NEIGHBORHOOD MEMORIES.

NEIGHBORHOOD MEMORIES. The first GODFATHER movie had a lot of early problems with the Mafia. Joe Colombo, who was known as the head of one of the five Mafia families in New York, had formed the Italian-American Civil Rights League, which had as one of its goals the elimination of the word “Mafia” from the language. The Mark Seal article I linked to yesterday describes the negotiations between Colombo and the producers of the GODFATHER about the making of the movie. This wikipedia article describes how the Italian-American Civil Rights League had some 150,000 people in Columbus Circle for its first Italian-American Unity Day rally in June 1970. At the time I was living on Downing Street in Greenwich Village. Downing Street ran for two blocks between an intersection with Sixth Avenue, Carmine Street and Bleecker Street on the East and the large commercial buildings of Varick (Seventh Avenue) on the West. Looking East from my apartment building, the street was covered with green, white and red pennants, and liberally applied green, white and red paint. There was a festive atmosphere.
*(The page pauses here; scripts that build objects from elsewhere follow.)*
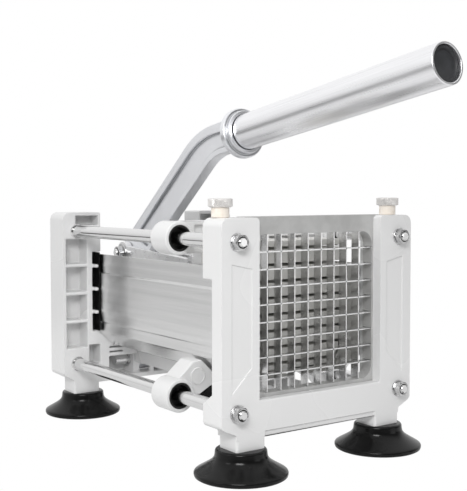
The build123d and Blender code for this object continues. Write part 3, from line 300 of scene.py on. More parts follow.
def polished_steel():
    """Ground and polished steel bar: near mirror, with turning lines drawn 0.6 mm apart so that they show."""
    material, tree, shader, where = start_material("polished_steel_bar", "#E2E2E2", 0.12, 1.0)
    roughness_between(tree, shader, streaks(tree, where, 14, 0.6), 0.08, 0.17)
    return material


def satin_sheet():
    """Stainless sheet with a satin grain lengthwise: soft reflections drawn out along the trough."""
    material, tree, shader, where = start_material("satin_stainless_sheet", "#EAEAEA", 0.26, 1.0)
    grain = streaks(tree, where, 3.0, 160)
    roughness_between(tree, shader, grain, 0.25, 0.27)
    color_between(tree, shader, grain, "#E0E0E0", "#E9E9E9")
    brushed(tree, shader, 0.9)
    return material


def brushed_tube():
    """Stainless tube brushed lengthwise: faint streaks about 0.7 mm apart along the handle."""
    material, tree, shader, where = start_material("brushed_stainless_tube", "#F4F4F6", 0.29, 1.0)
    grain = streaks(tree, where, 0.5, 60, turn=HANDLE_TILT)
    roughness_between(tree, shader, grain, 0.27, 0.31)
    color_between(tree, shader, grain, "#F0F0F2", "#FAFAFC")
    brushed(tree, shader, 0.4, tuple(HANDLE_ALONG))
    return material


def blade_casting():
    """Blasted zinc casting: matt mid grey with a 0.8 mm grain."""
    material, tree, shader, where = mottled(
        "blasted_zinc_casting", "#C6C6C5", 0.5, 8, "#C0C0BF", "#CCCCCB", 0.6)
    relief(tree, shader, cloud(tree, where, 0.8), 0.03, 0.5)
    return material


def blade_steel():
    """Ground blade strip: bright, with grinding lines across drawn 1 mm apart."""
    material, tree, shader, where = start_material("ground_blade_steel", "#DEDEDE", 0.2, 1.0)
    roughness_between(tree, shader, streaks(tree, where, 1.0, 7), 0.15, 0.28)
    return material


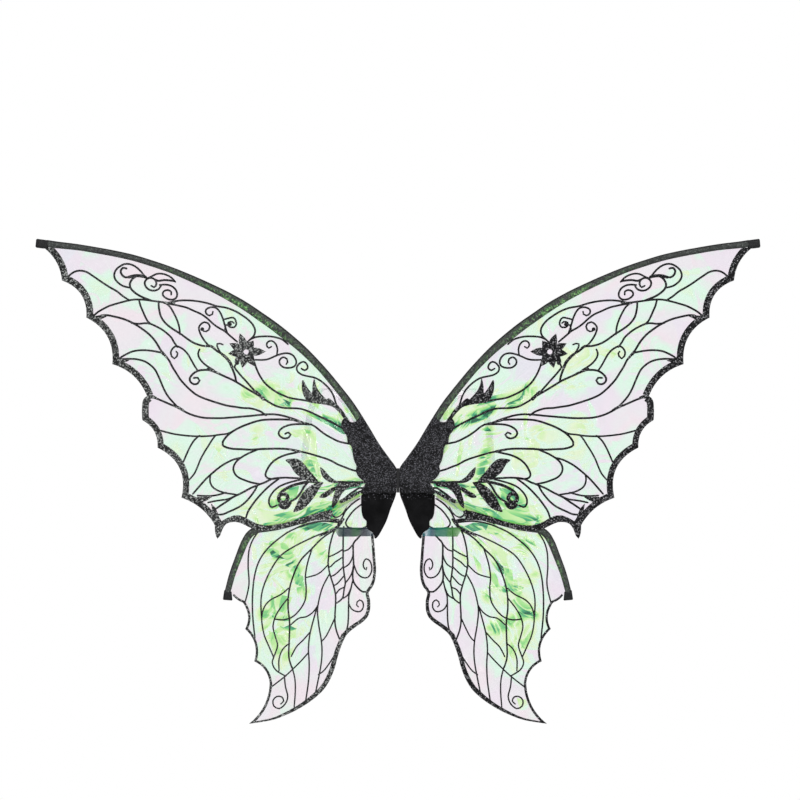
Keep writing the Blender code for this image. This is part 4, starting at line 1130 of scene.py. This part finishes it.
def build_upper(side, part):
    outline, arcs, low = upper_outline()
    eye = disc(EYE_MIDDLE, EYE_RADIUS, 12)
    heavy = [border(a, w) for a, w in zip(arcs, UPPER_BORDER_WIDTHS)]
    heavy.append([p + Vector((0, -1.0)) for p in low if p.x > 86] + [Vector(p) for p in SPIKE_BORDER[::-1]])
    heavy += [ribbon(p, a, b) for a, b, p in UPPER_WEDGES]
    heavy.append(ribbon(eye + eye[:1], EYE_WIDTH))
    heavy += [leaf(points) for points in UPPER_LEAVES]
    heavy += [petal(FLOWER_MIDDLE, a, r, PETAL_WIDTH) for a, r in FLOWER_PETALS]
    heavy.append(disc(FLOWER_MIDDLE, FLOWER_RADIUS))
    prints = [ribbon(p, w + UPPER_INK_SPREAD) for w, p in UPPER_LINES] + [disc(*dot) for dot in UPPER_DOTS]
    panel(side, part, (20, -5), UPPER_Y, outline, prints, heavy, [disc(FLOWER_MIDDLE, FLOWER_EYE, 12)],
          [lead_inner, YOKE_EDGE], YOKE_TOP + YOKE_EDGE, 2.0 if side > 0 else 11.0,
          (UPPER_LIME, UPPER_DEEP, UPPER_MINT), upper_calm,
          RIGHT_UPPER_FOLDS if side > 0 else LEFT_UPPER_FOLDS)


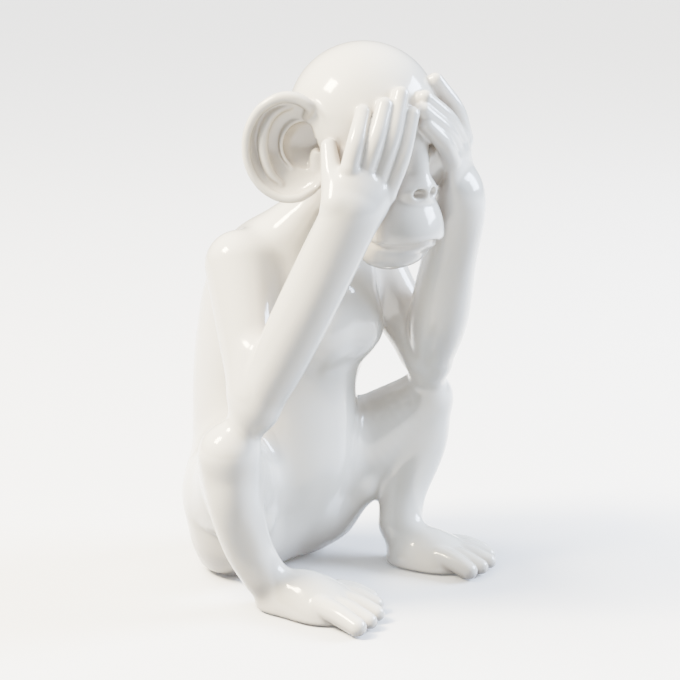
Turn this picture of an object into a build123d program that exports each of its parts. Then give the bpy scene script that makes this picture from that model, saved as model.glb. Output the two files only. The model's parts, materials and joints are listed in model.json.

Looking West, the street had mainly the backs of buildings,. There were no social clubs and no older ladies sitting on folding chairs, and there was no decoration. I met a fellow tenant on the stoop, and he looked up and down the block and said, “I hope the protection runs all the way to the end of the street.” The next year there was a second Italian-American Unity Day celebration, and the day before, the Eastern part of my street and the neighboring streets were even more festive. At the celebration the next day, Joe Colombo was shot. When I got home from work, the streets were very quiet and some of the pennants were already gone.